Over the past year and a half since moving to Regina my mental health has gotten worse and worse, to the point where I think I'm having the same feelings and thoughts I did at 15 and 16, pre-diagnosis/treatment/counseling. To feel that so much hard work to "get better" had been wasted is really scary. I think there are a lot of reasons why it's gotten to this point and while I'd like to blame it entirely on the lack of mental health care in this city (oh my god is it lacking) I've also postponed trying to access services more than I should have. Moving to a new city was a huge signifier of a adulthood, and it's so ingrained that being depressed and/or having the desire to self harm are only for teenagers, and people should just grow out of those feelings. And sometimes it feels like if you can just convince yourself hard enough that things are okay, that you are not actually that crazy, then these things will be true. Which is really just a long, roundabout way to say that I had secretly hoped that I could (and should) just get over my mental illness.
This is not to say that the poor mental health care in this city hasn't also been a huge problem. It is really frustrating to, while experiencing deep depression, try to make all the right phone calls to all the right people and still get no where.

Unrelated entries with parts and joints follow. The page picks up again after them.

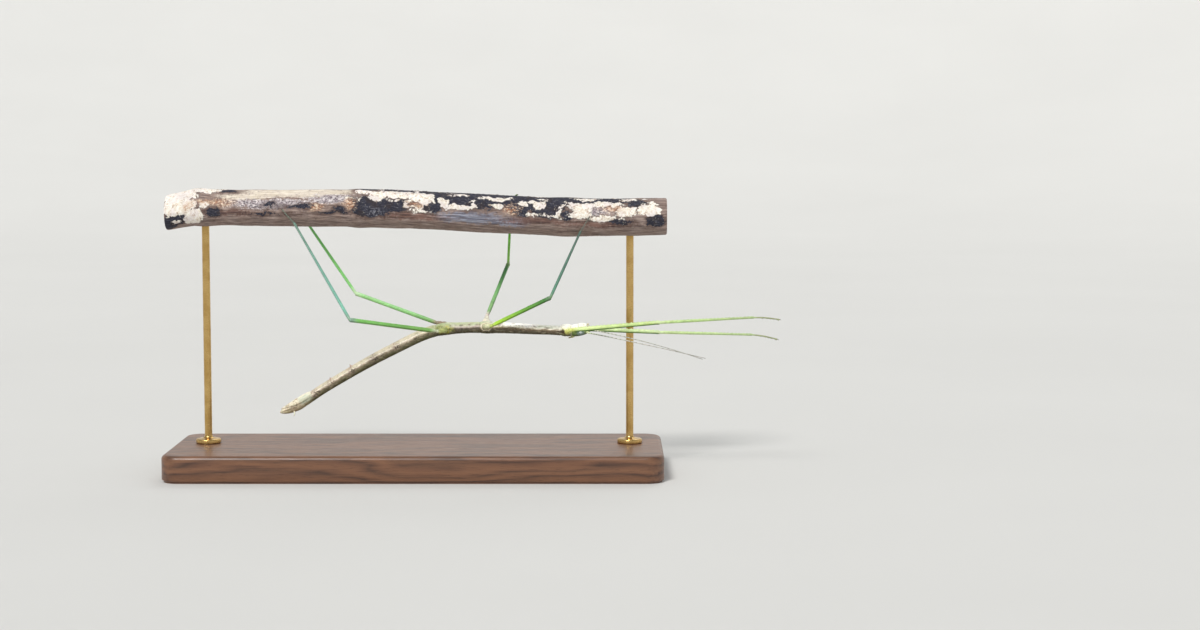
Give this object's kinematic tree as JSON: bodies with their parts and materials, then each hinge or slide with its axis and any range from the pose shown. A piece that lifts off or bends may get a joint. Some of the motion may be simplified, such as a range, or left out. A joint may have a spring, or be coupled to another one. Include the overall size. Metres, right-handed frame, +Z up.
{
  "type": "stick insect museum model",
  "caption": "Still life-size model of a slender wingless stick insect hanging beneath a lichen-covered branch, on a flat display base with upright rods.",
  "frame": {"origin": "centre of the base's underside", "axes": "+Z up, +X the way the insect faces along the branch, -Y its left side, which is the side seen from the front"},
  "size_m": [0.204, 0.056, 0.095],
  "materials": {
    "body": "grey-brown cuticle with pale and dark mottling",
    "face": "yellow-green and cream cuticle",
    "legs": "satin green cuticle, paler at the knees and teal towards the feet",
    "feelers": "grey with pale bands",
    "eye": "gloss",
    "bark": "dry bark with pale and black lichen",
    "board": "satin dark walnut",
    "brass": "satin"
  },
  "bodies": {
    "root": {"prothorax": "body", "mesothorax": "body", "metathorax": "body", "abdomen_2": "body", "abdomen_3": "body", "abdomen_4": "body", "abdomen_5": "body", "abdomen_6": "body", "abdomen_7": "body", "abdomen_8": "body", "abdomen_9": "body", "abdomen_10": "body", "subgenital_plate": "body", "cercus_left": "body", "cercus_right": "body", "head": "face", "mouthparts": "face", "horn_left": "face", "horn_right": "face", "eye_left": "eye", "eye_right": "eye", "antenna_left": "feelers", "antenna_right": "feelers", "coxa_fore_left": "legs", "femur_fore_left": "legs", "tibia_fore_left": "legs", "tarsus_fore_left": "legs", "coxa_mid_left": "legs", "femur_mid_left": "legs", "tibia_mid_left": "legs", "tarsus_mid_left": "legs", "coxa_hind_left": "legs", "femur_hind_left": "legs", "tibia_hind_left": "legs", "tarsus_hind_left": "legs", "coxa_fore_right": "legs", "femur_fore_right": "legs", "tibia_fore_right": "legs", "tarsus_fore_right": "legs", "coxa_mid_right": "legs", "femur_mid_right": "legs", "tibia_mid_right": "legs", "tarsus_mid_right": "legs", "coxa_hind_right": "legs", "femur_hind_right": "legs", "tibia_hind_right": "legs", "tarsus_hind_right": "legs", "perch_branch": "bark", "stand_base": "board", "stand_rod_left": "brass", "stand_rod_right": "brass"}
  },
  "joints": []
}
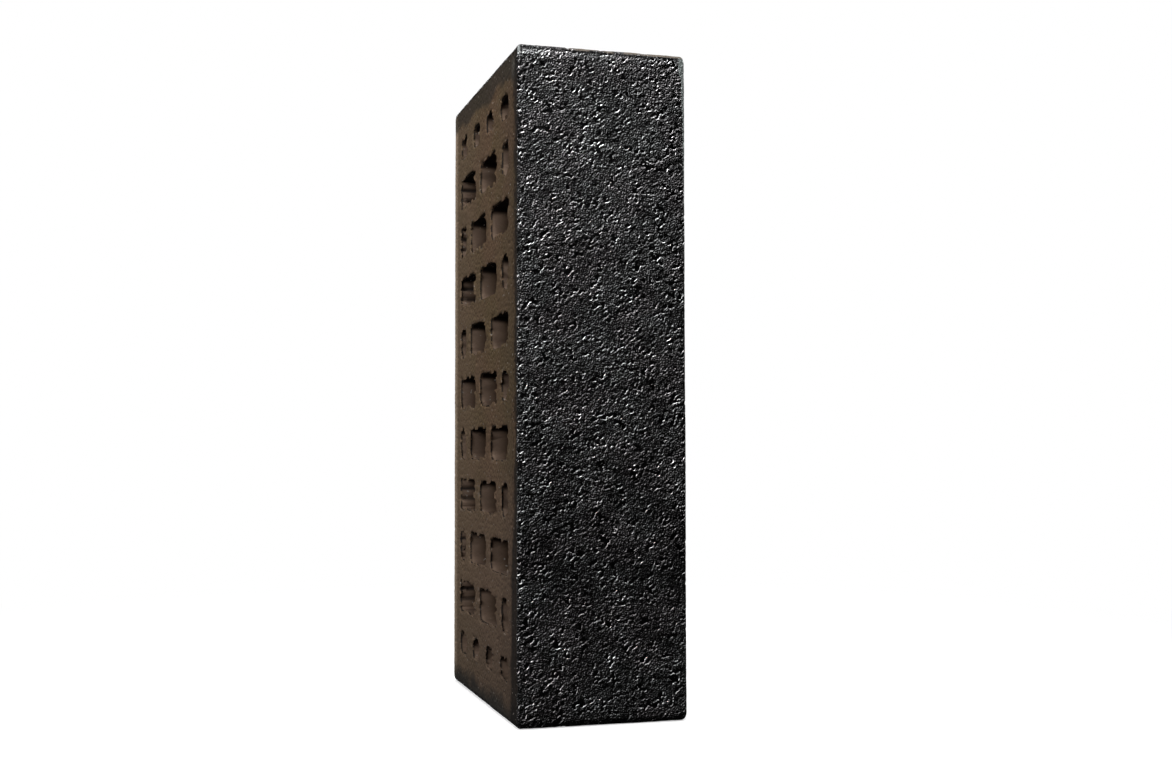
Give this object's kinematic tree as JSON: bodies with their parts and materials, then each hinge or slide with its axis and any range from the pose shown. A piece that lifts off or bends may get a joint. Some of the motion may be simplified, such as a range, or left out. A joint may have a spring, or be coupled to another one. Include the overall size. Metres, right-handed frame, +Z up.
{
  "type": "perforated facing brick",
  "caption": "Perforated clay facing brick with a rough near-black face and a brown clay body, standing on one end.",
  "frame": {"origin": "middle of the end face that the brick stands on", "axes": "+Z up the brick's length, +X through the holes from the shown bed face to the hidden one, +Y from the dark front stretcher to the back one"},
  "size_m": [0.065, 0.12, 0.25],
  "materials": {
    "fired_clay": "matt fired clay with a rough near-black facing on the front stretcher and both ends"
  },
  "bodies": {
    "root": {"brick": "fired_clay"}
  },
  "joints": []
}
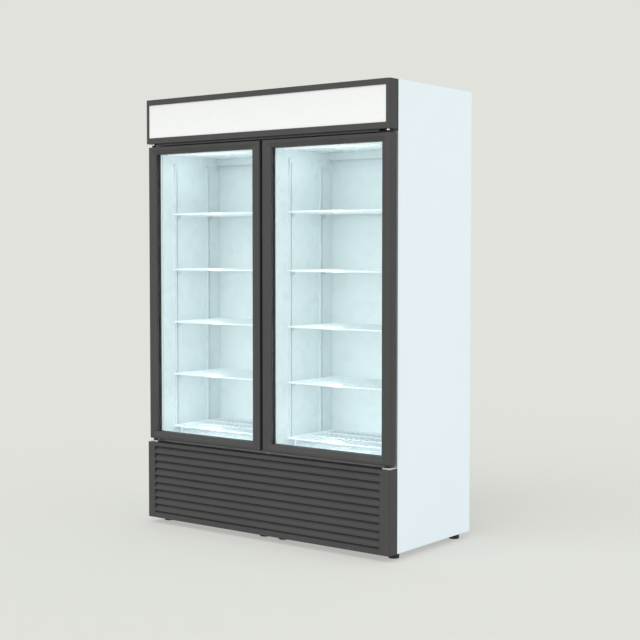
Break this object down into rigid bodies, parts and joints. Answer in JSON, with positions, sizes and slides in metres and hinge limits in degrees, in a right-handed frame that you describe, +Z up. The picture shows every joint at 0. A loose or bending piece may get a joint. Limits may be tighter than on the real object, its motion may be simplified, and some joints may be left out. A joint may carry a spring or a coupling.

I think that being able to say "these feelings are overwhelming, I want to remain safe, I want to access help" is so incredibly powerful and being met with absolutely nothing in return is awful. Regina does not have enough psychiatrists, psychologists, or counselors of any kind. The waiting time with the health region's mental health clinic can take over a year, but after a year without any service they close your file. Total catch 22. After 9 months of waiting I got an appointment with a psychiatrist who changed my medications without a follow-up. A few week later I was CC'd a letter that stated that I "no longer needed psychiatric care" (as if I had gotten any at all). I was filled with rage and burst into tears, and still feel like that appointment and letter did more harm than good.
This is really just an example as to how frustrating trying to access mental health care can be. I certainly don't mean to suggest that it's easy in any Canadian city, but in Regina the services just do not exist and that is endlessly frustrating. Still, survival and recovery are my top priorities right now, and after a lot of patience and an unfortunate hospital visit, I actually have a referral to a psychiatrist for the first week in July. I've also started seeing someone through my university's counseling services, and I hope I'll be able to see a counselor on a weekly basis, at least for a while. This sort of mental health care isn't right for everyone, but it's something I need right now, so I'm gritting my teeth and practicing patience and doing everything I can to survive. I am surviving, and sometimes that's the most important thing.